HTTPedit

The http module allows to expose elasticsearch APIs over HTTP.

The http mechanism is completely asynchronous in nature, meaning that there is no blocking thread waiting for a response. The benefit of using asynchronous communication for HTTP is solving the C10k problem.

When possible, consider using HTTP keep alive when connecting for better performance and try to get your favorite client not to do HTTP chunking.

Settingsedit

The following are the settings the can be configured for HTTP:

Setting Description

http.port

A bind port range. Defaults to 9200-9300.

http.max_content_length

The max content of an HTTP request. Defaults to 100mb

http.max_initial_line_length

The max length of an HTTP URL. Defaults to 4kb

http.compression

Support for compression when possible (with Accept-Encoding). Defaults to false.

http.compression_level

Defines the compression level to use. Defaults to 6.

http.cors.enabled

Enable or disable cross-origin resource sharing, i.e. whether a browser on another origin can do requests to Elasticsearch. Defaults to true.

http.cors.allow-origin

Which origins to allow.

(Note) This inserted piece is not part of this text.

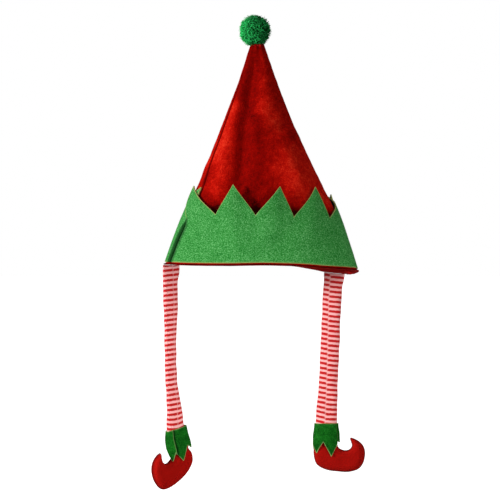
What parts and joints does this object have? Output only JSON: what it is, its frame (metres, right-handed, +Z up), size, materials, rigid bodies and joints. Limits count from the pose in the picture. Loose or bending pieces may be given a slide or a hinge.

Defaults to *, i.e. any origin.

http.cors.max-age

Browsers send a "preflight" OPTIONS-request to determine CORS settings. max-age defines how long the result should be cached for. Defaults to 1728000 (20 days)

http.cors.allow-methods

Which methods to allow. Defaults to OPTIONS, HEAD, GET, POST, PUT, DELETE.

http.cors.allow-headers

Which headers to allow. Defaults to X-Requested-With, Content-Type, Content-Length.

It also shares the uses the common network settings.

Disable HTTPedit

The http module can be completely disabled and not started by setting http.enabled to false. This make sense when creating non data nodes which accept HTTP requests, and communicate with data nodes using the internal transport.